What to do:
Each line that follows is to be retyped exactly.
* Begin *
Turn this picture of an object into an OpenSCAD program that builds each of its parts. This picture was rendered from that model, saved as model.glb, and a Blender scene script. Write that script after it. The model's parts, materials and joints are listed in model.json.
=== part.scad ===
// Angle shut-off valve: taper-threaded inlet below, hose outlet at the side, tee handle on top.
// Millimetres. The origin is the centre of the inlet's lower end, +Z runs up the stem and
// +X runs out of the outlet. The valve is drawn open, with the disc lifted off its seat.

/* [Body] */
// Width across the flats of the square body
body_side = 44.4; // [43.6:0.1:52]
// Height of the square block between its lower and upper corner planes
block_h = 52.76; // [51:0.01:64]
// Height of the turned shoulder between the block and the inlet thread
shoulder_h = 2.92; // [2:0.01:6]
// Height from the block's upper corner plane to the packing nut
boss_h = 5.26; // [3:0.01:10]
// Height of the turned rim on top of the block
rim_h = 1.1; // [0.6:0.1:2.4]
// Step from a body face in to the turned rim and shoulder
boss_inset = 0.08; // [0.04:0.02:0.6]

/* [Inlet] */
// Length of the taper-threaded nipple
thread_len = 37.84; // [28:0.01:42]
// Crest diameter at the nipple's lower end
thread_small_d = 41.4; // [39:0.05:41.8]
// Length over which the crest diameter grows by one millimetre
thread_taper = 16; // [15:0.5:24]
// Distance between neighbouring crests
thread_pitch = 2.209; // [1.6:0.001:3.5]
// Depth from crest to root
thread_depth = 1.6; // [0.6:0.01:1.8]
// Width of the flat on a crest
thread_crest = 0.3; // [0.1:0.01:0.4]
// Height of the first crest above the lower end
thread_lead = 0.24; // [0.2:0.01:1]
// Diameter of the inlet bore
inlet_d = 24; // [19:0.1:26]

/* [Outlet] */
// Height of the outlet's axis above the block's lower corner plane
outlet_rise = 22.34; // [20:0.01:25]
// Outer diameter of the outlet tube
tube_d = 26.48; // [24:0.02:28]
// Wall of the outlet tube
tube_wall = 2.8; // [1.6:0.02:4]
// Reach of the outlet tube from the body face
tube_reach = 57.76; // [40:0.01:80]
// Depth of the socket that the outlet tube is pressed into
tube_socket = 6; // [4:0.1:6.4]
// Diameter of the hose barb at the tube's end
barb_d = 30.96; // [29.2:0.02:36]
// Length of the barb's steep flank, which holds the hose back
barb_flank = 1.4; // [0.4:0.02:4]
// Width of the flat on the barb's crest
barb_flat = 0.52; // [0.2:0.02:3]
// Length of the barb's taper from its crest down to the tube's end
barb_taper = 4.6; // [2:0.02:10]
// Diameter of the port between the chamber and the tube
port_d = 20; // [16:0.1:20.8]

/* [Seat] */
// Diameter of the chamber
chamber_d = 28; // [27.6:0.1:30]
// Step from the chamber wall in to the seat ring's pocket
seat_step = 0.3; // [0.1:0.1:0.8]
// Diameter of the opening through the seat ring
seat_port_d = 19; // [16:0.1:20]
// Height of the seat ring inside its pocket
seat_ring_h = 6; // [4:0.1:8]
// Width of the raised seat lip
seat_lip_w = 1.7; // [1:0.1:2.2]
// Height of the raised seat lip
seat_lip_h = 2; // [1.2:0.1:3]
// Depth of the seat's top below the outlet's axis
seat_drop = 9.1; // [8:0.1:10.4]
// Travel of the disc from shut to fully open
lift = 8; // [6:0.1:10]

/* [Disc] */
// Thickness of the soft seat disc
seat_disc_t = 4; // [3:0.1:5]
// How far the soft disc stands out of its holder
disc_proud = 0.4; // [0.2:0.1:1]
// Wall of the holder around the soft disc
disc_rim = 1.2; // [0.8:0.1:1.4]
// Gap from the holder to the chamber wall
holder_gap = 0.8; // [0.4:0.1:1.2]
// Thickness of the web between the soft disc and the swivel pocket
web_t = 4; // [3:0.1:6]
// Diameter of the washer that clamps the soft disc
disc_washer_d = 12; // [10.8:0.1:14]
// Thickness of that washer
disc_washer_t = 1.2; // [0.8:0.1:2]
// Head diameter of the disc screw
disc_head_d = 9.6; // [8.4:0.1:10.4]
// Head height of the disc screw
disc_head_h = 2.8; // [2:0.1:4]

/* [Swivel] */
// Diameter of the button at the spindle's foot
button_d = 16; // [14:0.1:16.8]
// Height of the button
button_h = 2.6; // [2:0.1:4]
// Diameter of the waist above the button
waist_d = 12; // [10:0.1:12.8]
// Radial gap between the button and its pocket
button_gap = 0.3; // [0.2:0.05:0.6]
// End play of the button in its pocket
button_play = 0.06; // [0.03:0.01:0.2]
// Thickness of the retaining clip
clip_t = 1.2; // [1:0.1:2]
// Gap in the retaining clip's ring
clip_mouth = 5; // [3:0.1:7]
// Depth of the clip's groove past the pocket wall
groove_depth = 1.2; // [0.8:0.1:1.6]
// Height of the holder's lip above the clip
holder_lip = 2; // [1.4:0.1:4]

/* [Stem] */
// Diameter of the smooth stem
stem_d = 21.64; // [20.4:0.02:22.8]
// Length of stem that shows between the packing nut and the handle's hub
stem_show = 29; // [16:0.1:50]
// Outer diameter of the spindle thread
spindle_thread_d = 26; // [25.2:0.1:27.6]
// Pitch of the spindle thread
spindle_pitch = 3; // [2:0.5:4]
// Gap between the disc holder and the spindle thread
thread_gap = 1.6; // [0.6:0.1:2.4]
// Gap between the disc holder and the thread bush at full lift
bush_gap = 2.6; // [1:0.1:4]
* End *
Solution to this problem:
Turn this picture of an object into an OpenSCAD program that builds each of its parts. This picture was rendered from that model, saved as model.glb, and a Blender scene script. Write that script after it. The model's parts, materials and joints are listed in model.json.
=== part.scad ===
// Angle shut-off valve: taper-threaded inlet below, hose outlet at the side, tee handle on top.
// Millimetres. The origin is the centre of the inlet's lower end, +Z runs up the stem and
// +X runs out of the outlet. The valve is drawn open, with the disc lifted off its seat.

/* [Body] */
// Width across the flats of the square body
body_side = 44.4; // [43.6:0.1:52]
// Height of the square block between its lower and upper corner planes
block_h = 52.76; // [51:0.01:64]
// Height of the turned shoulder between the block and the inlet thread
shoulder_h = 2.92; // [2:0.01:6]
// Height from the block's upper corner plane to the packing nut
boss_h = 5.26; // [3:0.01:10]
// Height of the turned rim on top of the block
rim_h = 1.1; // [0.6:0.1:2.4]
// Step from a body face in to the turned rim and shoulder
boss_inset = 0.08; // [0.04:0.02:0.6]

/* [Inlet] */
// Length of the taper-threaded nipple
thread_len = 37.84; // [28:0.01:42]
// Crest diameter at the nipple's lower end
thread_small_d = 41.4; // [39:0.05:41.8]
// Length over which the crest diameter grows by one millimetre
thread_taper = 16; // [15:0.5:24]
// Distance between neighbouring crests
thread_pitch = 2.209; // [1.6:0.001:3.5]
// Depth from crest to root
thread_depth = 1.6; // [0.6:0.01:1.8]
// Width of the flat on a crest
thread_crest = 0.3; // [0.1:0.01:0.4]
// Height of the first crest above the lower end
thread_lead = 0.24; // [0.2:0.01:1]
// Diameter of the inlet bore
inlet_d = 24; // [19:0.1:26]

/* [Outlet] */
// Height of the outlet's axis above the block's lower corner plane
outlet_rise = 22.34; // [20:0.01:25]
// Outer diameter of the outlet tube
tube_d = 26.48; // [24:0.02:28]
// Wall of the outlet tube
tube_wall = 2.8; // [1.6:0.02:4]
// Reach of the outlet tube from the body face
tube_reach = 57.76; // [40:0.01:80]
// Depth of the socket that the outlet tube is pressed into
tube_socket = 6; // [4:0.1:6.4]
// Diameter of the hose barb at the tube's end
barb_d = 30.96; // [29.2:0.02:36]
// Length of the barb's steep flank, which holds the hose back
barb_flank = 1.4; // [0.4:0.02:4]
// Width of the flat on the barb's crest
barb_flat = 0.52; // [0.2:0.02:3]
// Length of the barb's taper from its crest down to the tube's end
barb_taper = 4.6; // [2:0.02:10]
// Diameter of the port between the chamber and the tube
port_d = 20; // [16:0.1:20.8]

/* [Seat] */
// Diameter of the chamber
chamber_d = 28; // [27.6:0.1:30]
// Step from the chamber wall in to the seat ring's pocket
seat_step = 0.3; // [0.1:0.1:0.8]
// Diameter of the opening through the seat ring
seat_port_d = 19; // [16:0.1:20]
// Height of the seat ring inside its pocket
seat_ring_h = 6; // [4:0.1:8]
// Width of the raised seat lip
seat_lip_w = 1.7; // [1:0.1:2.2]
// Height of the raised seat lip
seat_lip_h = 2; // [1.2:0.1:3]
// Depth of the seat's top below the outlet's axis
seat_drop = 9.1; // [8:0.1:10.4]
// Travel of the disc from shut to fully open
lift = 8; // [6:0.1:10]

/* [Disc] */
// Thickness of the soft seat disc
seat_disc_t = 4; // [3:0.1:5]
// How far the soft disc stands out of its holder
disc_proud = 0.4; // [0.2:0.1:1]
// Wall of the holder around the soft disc
disc_rim = 1.2; // [0.8:0.1:1.4]
// Gap from the holder to the chamber wall
holder_gap = 0.8; // [0.4:0.1:1.2]
// Thickness of the web between the soft disc and the swivel pocket
web_t = 4; // [3:0.1:6]
// Diameter of the washer that clamps the soft disc
disc_washer_d = 12; // [10.8:0.1:14]
// Thickness of that washer
disc_washer_t = 1.2; // [0.8:0.1:2]
// Head diameter of the disc screw
disc_head_d = 9.6; // [8.4:0.1:10.4]
// Head height of the disc screw
disc_head_h = 2.8; // [2:0.1:4]

/* [Swivel] */
// Diameter of the button at the spindle's foot
button_d = 16; // [14:0.1:16.8]
// Height of the button
button_h = 2.6; // [2:0.1:4]
// Diameter of the waist above the button
waist_d = 12; // [10:0.1:12.8]
// Radial gap between the button and its pocket
button_gap = 0.3; // [0.2:0.05:0.6]
// End play of the button in its pocket
button_play = 0.06; // [0.03:0.01:0.2]
// Thickness of the retaining clip
clip_t = 1.2; // [1:0.1:2]
// Gap in the retaining clip's ring
clip_mouth = 5; // [3:0.1:7]
// Depth of the clip's groove past the pocket wall
groove_depth = 1.2; // [0.8:0.1:1.6]
// Height of the holder's lip above the clip
holder_lip = 2; // [1.4:0.1:4]

/* [Stem] */
// Diameter of the smooth stem
stem_d = 21.64; // [20.4:0.02:22.8]
// Length of stem that shows between the packing nut and the handle's hub
stem_show = 29; // [16:0.1:50]
// Outer diameter of the spindle thread
spindle_thread_d = 26; // [25.2:0.1:27.6]
// Pitch of the spindle thread
spindle_pitch = 3; // [2:0.5:4]
// Gap between the disc holder and the spindle thread
thread_gap = 1.6; // [0.6:0.1:2.4]
// Gap between the disc holder and the thread bush at full lift
bush_gap = 2.6; // [1:0.1:4]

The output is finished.